Ever since the 1954 *Brown v. Board of Education* decision, which launched a national effort to desegregate American schools, education reform has been one of the most resonant, controversial, and perplexing social and political issues. In *The Long Crusade*, Raymond Wolters traces the history of the past half-century of school reform by telling the stories of its most influential writers, activists, and intellectual movements. These range from the “neo-progressives” (Jonathan Kozol, Howard Gardner, and Theodore Sizer) to “back to basics” reformers (Chris Whittle, Robert Slavin, and E. D. Hirsch) to contemporary advocates of “accountability” (Teach For America, Michelle Rhee, and Arne Duncan). Wolters concludes by profiling “contrarians” (Diane Ravitch, Robert Weissberg, and the “race realists”), who brought into question many of the orthodoxies of this period.
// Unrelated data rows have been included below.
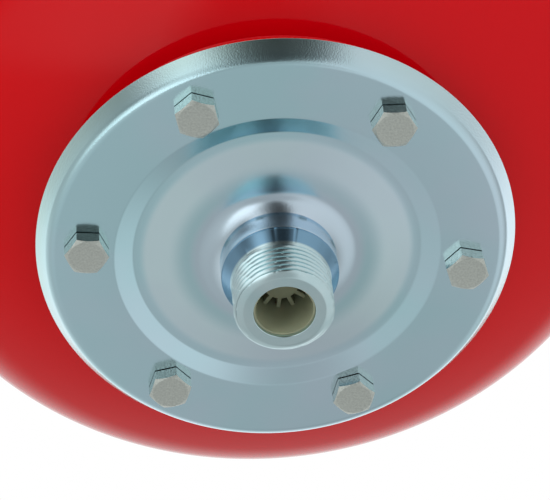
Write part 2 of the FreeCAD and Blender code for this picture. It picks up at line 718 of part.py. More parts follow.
def make_valve_body():
    """Brass valve: shank, hexagon and stem, bored for the core."""
    body = new_piece("valve_body", TOP)
    shank = "(boss_bore / 2 - shank_clearance)"
    stem = "(stem_diameter / 2)"
    air = "(air_bore / 2)"
    core = "(core_bore / 2)"
    foot = "(boss_above + washer_thickness)"
    turned(body, [
        (air, "-boss_below - shank_reach"),
        (shank, "-boss_below - shank_reach"),
        (shank, foot),
        (stem, foot),
        (stem, f"{MOUTH} - stem_chamfer"),
        (f"{stem} - stem_chamfer", MOUTH),
        (core, MOUTH),
        (core, BARREL_FOOT),
        (air, f"{BARREL_FOOT} - seat_cone"),
    ])
    # the hexagon is a ring here, so that the bore through the valve stays open
    def hexagon_round_stem(sketch):
        hexagon_at("0", "valve_flats")(sketch)
        circle_at("0", stem)(sketch)

    upright(body, hexagon_round_stem, foot, "valve_hexagon")


def make_valve_core():
    """Core barrel with the sleeve that the pin's cup closes."""
    body = new_piece("valve_core", TOP)
    outer = "(core_bore / 2 - core_clearance)"
    inner = "(core_inner_bore / 2)"
    sleeve = "(sleeve_diameter / 2)"
    turned(body, [
        (PIN_BORE, SLEEVE_FOOT),
        (sleeve, SLEEVE_FOOT),
        (sleeve, BARREL_FOOT),
        (outer, BARREL_FOOT),
        (outer, CORE_TOP),
        (inner, CORE_TOP),
        (inner, f"{BARREL_FOOT} + core_floor"),
        (PIN_BORE, f"{BARREL_FOOT} + core_floor"),
    ])


def make_core_seal():
    """Sealing ring on the core's sleeve, lying in the valve body's cone."""
    body = new_piece("core_seal", TOP)
    slope = "((core_bore - air_bore) / 2 / seat_cone)"
    low = f"({BARREL_FOOT} - seat_cone)"
    air = "(air_bore / 2)"
    turned(body, [
        ("sleeve_diameter / 2", f"{BARREL_FOOT} - core_seal_height"),
        (f"{air} - core_clearance", f"{BARREL_FOOT} - core_seal_height"),
        (f"{air} - core_clearance", low),
        (f"{air} - core_clearance + {slope} * seat_cone", BARREL_FOOT),
        ("sleeve_diameter / 2", BARREL_FOOT),
    ])


def make_valve_pin():
    """Pin with a cup at its foot and a collar that the spring pushes on."""
    body = new_piece("valve_pin", TOP)
    pin = "(pin_diameter / 2)"
    cup_top = f"({SLEEVE_FOOT} - cup_seal_height)"
    pin_top = f"({MOUTH} - pin_recess)"
    collar_low = f"({CORE_TOP} - collar_height)"
    turned(body, [
        ("0", f"{cup_top} - cup_height"),
        ("cup_diameter / 2", f"{cup_top} - cup_height"),
        ("cup_diameter / 2", cup_top),
        (pin, cup_top),
        (pin, collar_low),
        ("collar_diameter / 2", collar_low),
        ("collar_diameter / 2", CORE_TOP),
        (pin, CORE_TOP),
        (pin, pin_top),
        ("0", pin_top),
    ])


def make_pin_seal():
    """Rubber face on the pin's cup."""
    body = new_piece("pin_seal", TOP)
    turned(body, [
        ("pin_diameter / 2", f"{SLEEVE_FOOT} - cup_seal_height"),
        ("cup_diameter / 2", f"{SLEEVE_FOOT} - cup_seal_height"),
        ("cup_diameter / 2", SLEEVE_FOOT),
        ("pin_diameter / 2", SLEEVE_FOOT),
    ])


def make_valve_spring():
    """Coil spring between the barrel's floor and the pin's collar."""
    body = new_piece("valve_spring", TOP)
    low = f"({BARREL_FOOT} + core_floor + spring_wire / 2)"
    high = f"({CORE_TOP} - collar_height - spring_wire / 2)"
    sketch = sketch_on(body, "XZ_Plane")
    wire = worth("spring_wire / 2")
    centre = FreeCAD.Vector(worth("spring_diameter / 2"), worth(low), 0)
    edge = sketch.addGeometry(Part.Circle(centre, FreeCAD.Vector(0, 0, 1), wire), False)
    bind(sketch, Sketcher.Constraint("Radius", edge, wire), "spring_wire / 2")
    bind(sketch, Sketcher.Constraint("DistanceX", -1, 1, edge, 3, centre.x), "spring_diameter / 2")
    bind(sketch, Sketcher.Constraint("DistanceY", -1, 1, edge, 3, centre.y), low)
    coil = body.newObject("PartDesign::AdditiveHelix", "coil")
    coil.Profile = sketch
    coil.ReferenceAxis = (sketch, ["V_Axis"])
    coil.Mode = "height-turns-angle"
    coil.setExpression("Height", sized(f"{high} - {low}"))
    coil.setExpression("Turns", sized("spring_turns"))
    body.Tip = coil


CAP_BORE = "(stem_diameter / 2 + cap_clearance)"
CAP_OUT = f"({CAP_BORE} + cap_wall)"
CAP_CEILING = f"({MOUTH} + cap_seal_thickness)"
CAP_TOP = f"({CAP_CEILING} + cap_top)"


def make_dust_cap():
    """Cap that screws over the stem, with a grooved grip."""
    body = new_piece("dust_cap", TOP)
    foot = f"({MOUTH} - cap_engagement)"
    turned(body, [
        (CAP_BORE, foot),
        (CAP_OUT, foot),
        (CAP_OUT, f"{CAP_TOP} - stem_chamfer"),
        (f"{CAP_OUT} - stem_chamfer", CAP_TOP),
        ("0", CAP_TOP),
        ("0", CAP_CEILING),
        (CAP_BORE, CAP_CEILING),
    ])
    groove = upright(
        body,
        circle_at(f"{CAP_OUT} + cap_grip_depth", "2 * cap_grip_depth"),
        foot, f"{CAP_TOP} - {foot}", cut=True,
    )
    all_round(body, [groove], "cap_grip_count")


def make_cap_seal():
    """Rubber disc in the dust cap that lies on the stem's mouth."""
    body = new_piece("cap_seal", TOP)
    edge = f"({CAP_BORE} - cap_clearance)"
    turned(body, [
        ("0", MOUTH),
        (edge, MOUTH),
        (edge, CAP_CEILING),
        ("0", CAP_CEILING),
    ])


def make_valve_cover():
    """Moulded cover over the valve, with ribs inside that grip the hexagon's corners."""
    body = new_piece("valve_cover", TOP)
    outer = "(cover_diameter / 2)"
    inner = f"({outer} - cover_wall)"
    grip = "(valve_flats / sqrt(3) + grip_clearance)"
    foot = f"(cover_rest - {crown_drop(outer)})"
    ceiling = f"({CAP_TOP} + cap_engagement + cover_headroom)"
    top = f"({ceiling} + cover_wall)"
    turned(body, [
        (inner, f"{foot} + {crown_drop(outer)} - {crown_drop(inner)}"),
        (outer, foot),
        (outer, f"{top} - cover_round"),
        (f"{outer} - cover_round", top, "cover_round", -1),
        ("0", top),
        ("0", ceiling),
        (f"{outer} - cover_round", ceiling),
        (inner, f"{top} - cover_round", "cover_round - cover_wall", 1),
    ])
    # each rib reaches to the middle of the wall, so that it is one with it
    outline = sketch_on(body, "XZ_Plane")
    draw_outline(outline, [
        (grip, "boss_above + washer_thickness"),
        (f"{outer} - cover_wall / 2", "boss_above + washer_thickness"),
        (f"{outer} - cover_wall / 2", f"{STEM_FOOT} + grip_rib_rise"),
        (grip, f"{STEM_FOOT} + grip_rib_rise"),
    ])
    rib = body.newObject("PartDesign::Pad", "cover_rib")
    rib.Profile = outline
    rib.Midplane = True
    rib.setExpression("Length", sized("grip_rib_width"))
    all_round(body, [rib], "grip_rib_count")


# ---------------------------------------------------------------- rating plate
def make_rating_plate():
    """Blank foil plate stuck round the barrel."""
    body = new_piece("rating_plate")
    low = f"({BARREL_LOW} + label_low)"
    back = f"({OUTER} + label_glue)"
    front = f"({back} + label_thickness)"
    turned(body, [
        (back, low),
        (front, low),
        (front, f"{low} + label_height"),
        (back, f"{low} + label_height"),
    ], angle=f"label_width / {front} * 180 / pi")


make_lower_shell()
make_upper_shell()
make_seam_weld()
make_flange_ring()
make_ring_weld()
make_counter_flange()
make_nozzle()
make_nozzle_weld()
make_nozzle_insert()
make_flange_bolts()
make_membrane()
make_valve_boss()
make_boss_weld()
make_valve_washer()
make_valve_body()
make_valve_core()
make_core_seal()
make_valve_pin()
make_pin_seal()
make_valve_spring()
make_dust_cap()
make_cap_seal()
make_valve_cover()
make_rating_plate()

doc.recompute()

# ---------------------------------------------------------------- check and write
for item in doc.Objects:
    if "Invalid" in item.State or "Error" in item.State:
        raise RuntimeError(f"{item.Label} failed: {item.State}")

os.makedirs("parts", exist_ok=True)
for body in pieces:
    shape = body.Shape
    if shape.isNull() or not shape.isValid():
        raise RuntimeError(f"{body.Label} has no valid shape")
    shape.exportStep(f"parts/{body.Label}.step")
    print(f"{body.Label}: {len(shape.Solids)} solid(s), {shape.Volume:.1f} mm3")
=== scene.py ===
import math

import bmesh
import bpy
import numpy as np
from mathutils import Matrix, Vector


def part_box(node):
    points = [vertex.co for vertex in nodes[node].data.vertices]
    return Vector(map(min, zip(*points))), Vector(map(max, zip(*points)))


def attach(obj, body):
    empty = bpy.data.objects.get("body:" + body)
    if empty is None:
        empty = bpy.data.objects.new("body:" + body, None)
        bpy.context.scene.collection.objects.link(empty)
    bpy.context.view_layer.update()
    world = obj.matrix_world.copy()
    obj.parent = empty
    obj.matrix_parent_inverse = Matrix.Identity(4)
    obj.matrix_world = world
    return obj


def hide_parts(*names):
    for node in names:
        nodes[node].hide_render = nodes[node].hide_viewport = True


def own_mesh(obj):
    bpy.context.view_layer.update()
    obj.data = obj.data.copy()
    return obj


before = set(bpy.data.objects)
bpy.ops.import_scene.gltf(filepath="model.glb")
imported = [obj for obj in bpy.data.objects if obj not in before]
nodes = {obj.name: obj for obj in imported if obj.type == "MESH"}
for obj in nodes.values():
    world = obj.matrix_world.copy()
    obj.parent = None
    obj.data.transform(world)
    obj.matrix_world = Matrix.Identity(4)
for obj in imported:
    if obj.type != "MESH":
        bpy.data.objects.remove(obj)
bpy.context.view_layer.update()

mm = 0.001
FULL = 2 * math.pi

# ------------------------------------------------------------ pressed shell
# Two deep-drawn halves of 1.2 mm steel sheet, each a dished head with a straight skirt.
# The lower half is necked in, so that the upper one slides over it and hides the lap.
# Both are blasted after welding and powder-coated red in one go.
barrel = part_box("upper_shell")[1].x
sheet_wall = 1.2 * mm
crown = 253 * mm
knuckle = 47.6 * mm
lap_gap = 0.1 * mm
lap_length = 10 * mm
seam_toe = 1.5 * mm
seam_groove = 3 * mm
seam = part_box("seam_weld")[0].z + seam_toe
ring_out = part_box("flange_ring")[1].x
ring_gap = 0.1 * mm
boss_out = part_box("valve_boss")[1].x
boss_gap = 0.1 * mm


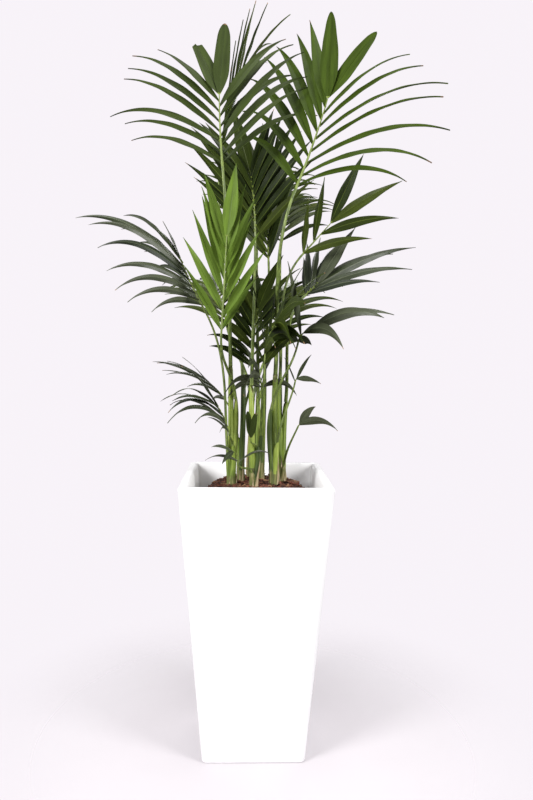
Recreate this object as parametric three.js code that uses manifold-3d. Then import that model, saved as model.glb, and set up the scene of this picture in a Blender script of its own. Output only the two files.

America’s educational crusades have been varied, but virtually all have shared a common fate: racial achievement gaps have never been closed. Wolters argues that these failures are not merely a result of bad policies. Underlying virtually all of these approaches has been the assumption that no innate cognitive differences exist between races. Wolters stresses that it is time to rethink what has been assumed-and to look with new eyes on the failures and achievements of the American educational system.
About the Author
Raymond Wolters received a B.A. degree from Stanford (1960) and a Ph.D. from California, Berkeley (1967). He joined the Delaware faculty in 1965 and retired in 2014. He has written extensively on issues related to race and education. Other books of his include The Burden of Brown: Thirty Years of School Desegregation, Du Bois and His Rivals, and Race and Education, 1954-2007.